The agreement provides for:

• The creation of a joint venture on an industrial site in Tehran to produce new generation Peugeot vehicles on a platform, which will also be used by Iran Khodro to develop its own models.

• The capacity to export joint-venture products across the region.

• The restoration of contractual relations for the production of Peugeot-branded vehicles currently sold in Iran.

The first vehicles will exit the production line at the Tehran plant in the second half of 2017.

The Iranian market reached a peak of 1.6m vehicles in 2011, with PSA estimating it should regain this level and reach 2m vehicles a year by 2022. Current estimates put the number of Peugeot cars on the road in Iran at more than 4m.

The French automaker says Iran is a key component of its development strategy in the Middle East & Africa region, which is the PSA Group’s third-fastest growing international market.

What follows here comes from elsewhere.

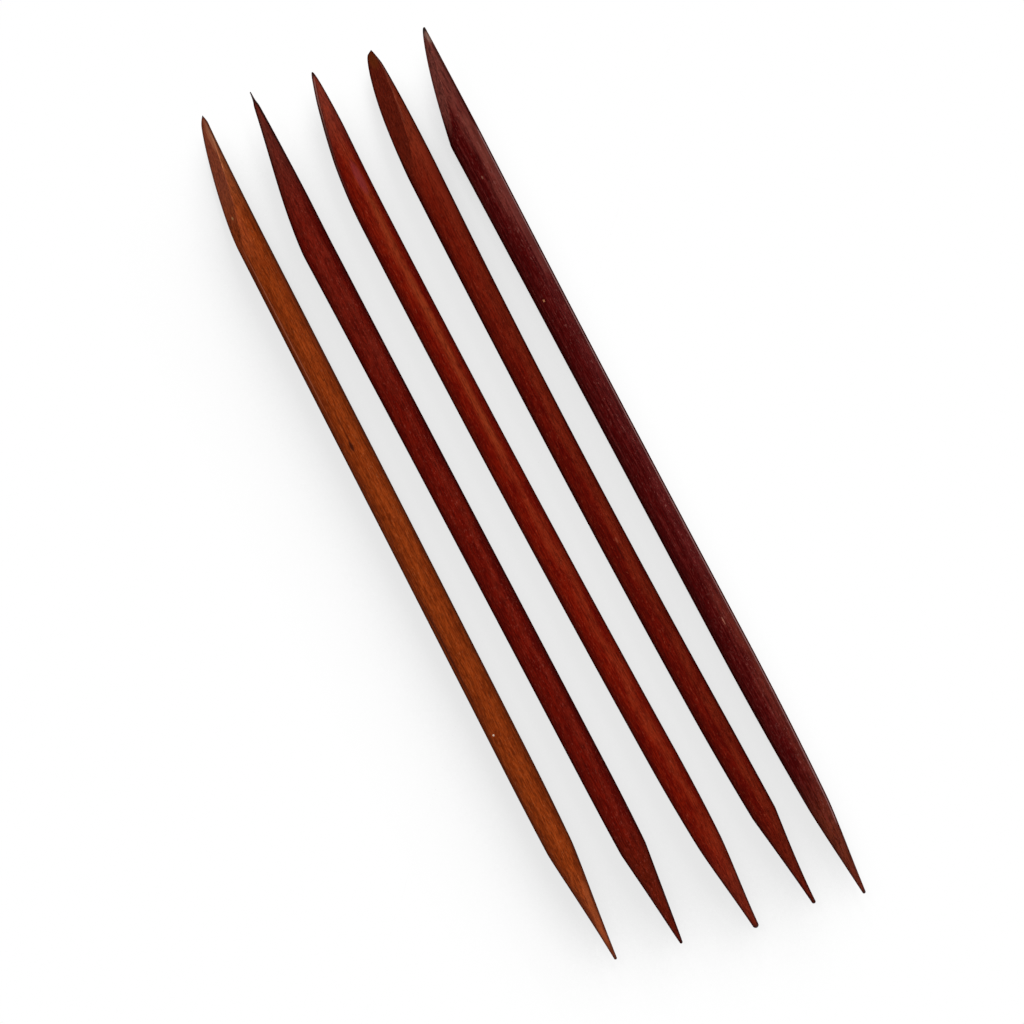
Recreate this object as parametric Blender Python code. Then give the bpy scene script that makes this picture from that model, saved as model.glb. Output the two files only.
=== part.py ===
"""A set of five double pointed knitting needles, turned from rosewood and pointed by hand.

Metres, +Z up. The needles lie side by side on the plane Z = 0 and run along Y. The upper points
face +Y and are ground from one side, so each of them leans towards +X. The lower points face -Y
and are nearly plain cones. No two needles came off the bench alike, so each has its own sizes.
"""

import math

import bmesh
import bpy
from mathutils import Matrix, Vector

# Sizes that the set shares
SHAFT_DIAMETER = 0.0063         # nominal thickness at the middle of a needle
GAP = 0.0063                    # free space between the shafts of two neighbours

# How finely a needle is made
SIDES = 32                      # flats round the shaft
POINT_RINGS = 15                # rings along each point
SHAFT_RINGS = 12                # rings along the shaft between the points
WELD = 1e-6                     # corners nearer than this are one corner

# Each needle's own sizes, from left to right. Lengths are in metres and angles in degrees.
#   length          from tip to tip
#   thicker         what its shaft has over the nominal diameter
#   upper_swell     growth of the diameter from the middle towards the upper shoulder
#   bow             how far both ends stand off to +X from the middle
# Each of its two points, upper and lower, has
#   point           its length
#   rounding        power of the curve at its shoulder: 1 is a corner, more is a softer bend
#   fullness        power of its side: 1 is a plain cone, less is a fuller, blunter point
#   lean            share of the lost radius by which the point's axis moves to +X
#   tip             radius that the taper leaves at the tip, before it is rounded
#   upper_nib       length over which the upper tip is rounded; the lower one is a ball
# Its shaft is worn thinner towards the lower tip:
#   worn            length of the worn end
#   worn_down       what its radius would lose at the tip
#   worn_aside      how far its axis would move to +X at the tip
# Where it lies and how it is ground:
#   aside, along    where its middle lies, against an even row
#   turned          angle by which it lies off the Y axis
#   flats           the flats ground on the upper point, each with its length,
#                   the direction that it faces, up from +X in the cross-section,
#                   and its height over the point's axis at the tip
NEEDLES = {
    "needle_1": dict(
        length=0.19575, thicker=0.00006, upper_swell=-0.0002, bow=-0.0001,
        upper_point=0.0283, upper_rounding=1.21, upper_fullness=0.36, upper_lean=1.26,
        upper_tip=0.00034, upper_nib=0.0021,
        lower_point=0.0260, lower_rounding=1.19, lower_fullness=0.95, lower_lean=0.12,
        lower_tip=0.00029, worn=0.046, worn_down=0.00125, worn_aside=-0.00030,
        aside=-0.00067, along=0.0040, turned=-0.451,
        flats=[dict(length=0.0295, angle=146, tip=0.00025)],
    ),
    "needle_2": dict(
        length=0.19885, thicker=-0.00003, upper_swell=0.0008, bow=-0.0001,
        upper_point=0.0358, upper_rounding=1.36, upper_fullness=1.39, upper_lean=1.22,
        upper_tip=0.00115, upper_nib=0.0281,
        lower_point=0.0222, lower_rounding=1.00, lower_fullness=0.80, lower_lean=0.01,
        lower_tip=0.00026, worn=0.040, worn_down=0.00105, worn_aside=-0.00030,
        aside=-0.00075, along=0.0022, turned=0.304,
        flats=[],
    ),
    "needle_3": dict(
        length=0.20085, thicker=0.00004, upper_swell=-0.0002, bow=0.0012,
        upper_point=0.0337, upper_rounding=1.98, upper_fullness=1.18, upper_lean=1.34,
        upper_tip=0.00124, upper_nib=0.0149,
        lower_point=0.0208, lower_rounding=1.50, lower_fullness=0.80, lower_lean=-0.06,
        lower_tip=0.00059, worn=0.041, worn_down=0.00190, worn_aside=-0.00014,
        aside=-0.00008, along=-0.0011, turned=0.735,
        flats=[dict(length=0.02135, angle=165, tip=0.00079)],
    ),
    "needle_4": dict(
        length=0.20055, thicker=-0.00025, upper_swell=0.0011, bow=0.0018,
        upper_point=0.0278, upper_rounding=1.34, upper_fullness=0.43, upper_lean=0.40,
        upper_tip=0.00011, upper_nib=0.0014,
        lower_point=0.0216, lower_rounding=1.07, lower_fullness=1.06, lower_lean=-0.21,
        lower_tip=0.00040, worn=0.048, worn_down=0.00105, worn_aside=0.00026,
        aside=0.00012, along=-0.0023, turned=0.431,
        flats=[
            dict(length=0.0270, angle=122, tip=-0.0003),
            dict(length=0.0038, angle=8, tip=0.00013),
            dict(length=0.0009, angle=180, tip=-0.00068),
        ],
    ),
    "needle_5": dict(
        length=0.2024, thicker=0.00003, upper_swell=0.0012, bow=0.0003,
        upper_point=0.0247, upper_rounding=1.0, upper_fullness=0.73, upper_lean=0.87,
        upper_tip=0.00016, upper_nib=0.0003,
        lower_point=0.0215, lower_rounding=1.50, lower_fullness=0.80, lower_lean=-0.25,
        lower_tip=0.00030, worn=0.059, worn_down=0.00190, worn_aside=-0.00009,
        aside=-0.00056, along=-0.0044, turned=0.457,
        flats=[dict(length=0.0240, angle=132, tip=0.0003)],
    ),
}

# Oiled wood, one plank each: colour of the finish
WOOD_COLOUR = {
    "needle_1": (0.195, 0.032, 0.006),
    "needle_2": (0.110, 0.010, 0.003),
    "needle_3": (0.145, 0.013, 0.004),
    "needle_4": (0.112, 0.011, 0.004),
    "needle_5": (0.075, 0.006, 0.004),
}
WOOD_ROUGHNESS = 0.42


def blank(needle, y):
    """Centre in X and radius of the turned blank at y, before its ends are pointed."""
    share = y / (needle["length"] / 2)
    swell = needle["upper_swell"] * share ** 2 if share > 0 else 0
    wear = max(1 - (needle["length"] / 2 + y) / needle["worn"], 0) ** 2
    centre = needle["bow"] * share ** 2 + needle["worn_aside"] * wear
    radius = (SHAFT_DIAMETER + needle["thicker"] + swell) / 2 - needle["worn_down"] * wear
    return centre, radius


def point_share(needle, end, distance):
    """Share of the blank's radius that one end's point keeps, 0 at the tip and 1 at the shoulder."""
    share = min(distance / needle[end + "_point"], 1)
    return (1 - (1 - share) ** needle[end + "_rounding"]) ** needle[end + "_fullness"]


def tip_rounding(distance, nib):
    """Quarter round, from 0 at the tip to 1 where the nib of that length ends."""
    inset = 1 - min(distance / nib, 1)
    return math.sqrt(1 - inset ** 2)


def section(needle, y):
    """Centre in X and radius of the needle at y."""
    centre, radius = blank(needle, y)
    end = "upper" if y > 0 else "lower"
    distance = needle["length"] / 2 - abs(y)
    if distance > needle[end + "_point"]:
        return centre, radius
    tip = needle[end + "_tip"]
    nib = needle["upper_nib"] if end == "upper" else tip
    tapered = tip + (radius - tip) * point_share(needle, end, distance)
    centre += needle[end + "_lean"] * (radius - tapered)
    return centre, tapered * tip_rounding(distance, nib)


def resting_pitch(needle):
    """Angle at which a needle lies on its upper shoulder and on the start of its worn end."""
    upper = needle["length"] / 2 - needle["upper_point"]
    lower = needle["worn"] - needle["length"] / 2
    return math.atan2(blank(needle, upper)[1] - blank(needle, lower)[1], upper - lower)


def ring_places(needle):
    """Places of the rings along Y, close together at the tips and wide along the shaft."""
    half = needle["length"] / 2
    upper_shoulder = half - needle["upper_point"]
    lower_shoulder = needle["lower_point"] - half
    shares = [(ring + 0.5) / POINT_RINGS for ring in range(POINT_RINGS)]
    lower = [-half + needle["lower_point"] * share ** 2 for share in shares]
    upper = [half - needle["upper_point"] * share ** 2 for share in reversed(shares)]
    step = (upper_shoulder - lower_shoulder) / (SHAFT_RINGS - 1)
    shaft = [lower_shoulder + step * ring for ring in range(SHAFT_RINGS)]
    return lower + shaft + upper


def rod(name, needle):
    """The pointed needle as a rod of changing radius, welded into one closed mesh."""
    line = bpy.data.curves.new(name, "CURVE")
    line.dimensions = "3D"
    line.bevel_depth = 1.0
    line.bevel_resolution = (SIDES - 4) // 2
    line.use_fill_caps = True
    places = ring_places(needle)
    spline = line.splines.new("POLY")
    spline.points.add(len(places) - 1)
    for point, y in zip(spline.points, places):
        centre, radius = section(needle, y)
        point.co = (centre, y, 0, 1)
        point.radius = radius
    guide = bpy.data.objects.new(name + "_line", line)
    bpy.context.scene.collection.objects.link(guide)
    bpy.context.view_layer.update()
    evaluated = guide.evaluated_get(bpy.context.evaluated_depsgraph_get())
    mesh = bpy.data.meshes.new_from_object(evaluated)
    bpy.data.objects.remove(guide)
    bpy.data.curves.remove(line)
    welded = bmesh.new()
    welded.from_mesh(mesh)
    bmesh.ops.remove_doubles(welded, verts=welded.verts, dist=WELD)
    bmesh.ops.recalc_face_normals(welded, faces=welded.faces)
    welded.to_mesh(mesh)
    welded.free()
    mesh.name = name
    return mesh


def flat_cutter(name, needle, flat):
    """A block whose lower face lies on a flat that is ground on the upper point."""
    half = needle["length"] / 2
    angle = math.radians(flat["angle"])
    outward = Vector((math.cos(angle), 0, math.sin(angle)))
    start_y = half - flat["length"]
    start_x, start_radius = section(needle, start_y)
    tip_x = section(needle, half)[0]
    start = Vector((start_x, start_y, 0)) + outward * start_radius
    end = Vector((tip_x, half, 0)) + outward * flat["tip"]
    length = (end - start).length
    along = (end - start).normalized()
    across = outward.cross(along).normalized()
    normal = across.cross(along)
    if normal.dot(outward) < 0:
        normal.negate()
    across = along.cross(normal)
    block = bmesh.new()
    bmesh.ops.create_cube(block, size=1)
    bmesh.ops.scale(block, vec=(SHAFT_DIAMETER * 2, length * 2, SHAFT_DIAMETER), verts=block.verts)
    bmesh.ops.translate(block, vec=(0, 0, SHAFT_DIAMETER / 2), verts=block.verts)
    mesh = bpy.data.meshes.new(name + "_flat")
    block.to_mesh(mesh)
    block.free()
    cutter = bpy.data.objects.new(name + "_flat", mesh)
    place = Matrix((across, along, normal)).transposed().to_4x4()
    place.translation = (start + end) / 2
    cutter.matrix_local = place
    cutter.hide_render = True
    cutter.display_type = "WIRE"
    return cutter


def wood(name):
    """Oiled rosewood in the colour of one needle."""
    material = bpy.data.materials.new(name + "_wood")
    material.use_nodes = True
    shader = material.node_tree.nodes["Principled BSDF"]
    shader.inputs["Base Color"].default_value = (*WOOD_COLOUR[name], 1)
    shader.inputs["Roughness"].default_value = WOOD_ROUGHNESS
    shader.inputs["Metallic"].default_value = 0.0
    return material


def make_needle(name, needle, place, needles, cutters):
    """One needle, lying on Z = 0 at its place in the row, with its flats ground."""
    body = bpy.data.objects.new(name, rod(name, needle))
    body.data.materials.append(wood(name))
    needles.objects.link(body)
    body.location = (place + needle["aside"], needle["along"], 0)
    body.rotation_euler = (resting_pitch(needle), 0, math.radians(needle["turned"]))
    for flat in needle["flats"]:
        cutter = flat_cutter(name, needle, flat)
        cutters.objects.link(cutter)
        cutter.parent = body
        grind = body.modifiers.new("ground_flat", "BOOLEAN")
        grind.operation = "DIFFERENCE"
        grind.solver = "EXACT"
        grind.object = cutter
    body.data.shade_smooth()
    return body


def settle(bodies):
    """Lay each needle on Z = 0 and put the middle of the whole set over the origin."""
    row = bpy.data.objects.new("needle_row", None)
    bpy.context.scene.collection.objects.link(row)
    bpy.context.view_layer.update()
    depsgraph = bpy.context.evaluated_depsgraph_get()
    corners = []
    for body in bodies:
        mesh = body.evaluated_get(depsgraph).to_mesh()
        points = [body.matrix_world @ vertex.co for vertex in mesh.vertices]
        body.location.z = -min(point.z for point in points)
        corners += points
    middle = [
        (min(point[axis] for point in corners) + max(point[axis] for point in corners)) / 2
        for axis in range(2)
    ]
    for body in bodies:
        body.parent = row
    row.location = (-middle[0], -middle[1], 0)


def build():
    for leftover in list(bpy.data.objects):
        bpy.data.objects.remove(leftover)
    needles = bpy.data.collections.new("double_pointed_needles")
    cutters = bpy.data.collections.new("cutters")
    bpy.context.scene.collection.children.link(needles)
    bpy.context.scene.collection.children.link(cutters)
    pitch = SHAFT_DIAMETER + GAP
    middle_of_row = (len(NEEDLES) - 1) / 2
    bodies = [
        make_needle(name, needle, (order - middle_of_row) * pitch, needles, cutters)
        for order, (name, needle) in enumerate(NEEDLES.items())
    ]
    settle(bodies)


build()
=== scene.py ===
"""Five double pointed knitting needles of oiled rosewood, laid side by side on a white table."""

import math

import bmesh
import bpy
from mathutils import Matrix, Vector, noise


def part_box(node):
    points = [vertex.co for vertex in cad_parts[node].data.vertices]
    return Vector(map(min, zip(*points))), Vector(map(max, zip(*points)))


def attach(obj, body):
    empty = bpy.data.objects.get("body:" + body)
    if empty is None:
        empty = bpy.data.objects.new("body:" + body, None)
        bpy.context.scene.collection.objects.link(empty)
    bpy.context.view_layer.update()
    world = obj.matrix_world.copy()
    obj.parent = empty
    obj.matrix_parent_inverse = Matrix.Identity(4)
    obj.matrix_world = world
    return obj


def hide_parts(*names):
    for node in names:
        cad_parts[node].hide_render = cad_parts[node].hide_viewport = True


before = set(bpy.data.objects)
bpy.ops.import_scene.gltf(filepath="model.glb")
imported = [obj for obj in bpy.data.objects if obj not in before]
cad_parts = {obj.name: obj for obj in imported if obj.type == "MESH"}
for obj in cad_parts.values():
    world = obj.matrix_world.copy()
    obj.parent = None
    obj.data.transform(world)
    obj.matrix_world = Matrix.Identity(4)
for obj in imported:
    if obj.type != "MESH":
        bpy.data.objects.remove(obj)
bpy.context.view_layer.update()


# ---------------------------------------------------------------------------------------------
# Needle 1: the palest of the set, an orange-brown stick turned from one piece of rosewood.
# Its upper point is ground from one side, with a long flat, and its lower point is a plain cone.
# The blank is turned first, then ground, then oiled; the other needles are made the same way.
# ---------------------------------------------------------------------------------------------
NOMINAL_DIAMETER = 0.0063       # at the middle of a needle
END_TRIM = 0.00004              # what sanding took off the very ends
SANDED = 0.000022               # what sanding took off the sides
SIDES = 96                      # corners round a needle
RINGS = 300                     # rings from tip to tip
END_RING = 0.9999               # a ring past this share of the blank's half length is an end
UNEVEN = 0.000014               # how deep the sandpaper bit here and there
UNEVEN_LENGTH = 0.011           # how far apart those places lie along a needle
UNEVEN_ROUND = 0.8              # and how often they change round it
THIN = 0.002                    # wood of a smaller radius was sanded more lightly
WISP_WAIST = 0.42               # the share that a wisp at the tip loses where it is thinnest
WISP_SKEW = 0.75                # below 1, that place lies nearer to the tip than the middle
RUNG = 0.0006                   # a ground flat is cut into strips as wide as this
MERGED = 1e-6                   # corners closer than this become one
ON_PLANE = 1e-7                 # what lies this near a plane counts as on it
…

“Yes, we are negotiating with several [car] companies and they are all welcome,” added Nematzadeh. “We would like to get contact to [the] international market and renew our technology.

“We are looking to export our cars and also our car parts. I think we have concluded an agreement with companies from Germany and France, with Swedish companies [for example], for heavy trucks and buses.

French association, FIEV and Scandinavian entity, FKG are among supplier lobby groups which have already trodden the road to Tehran.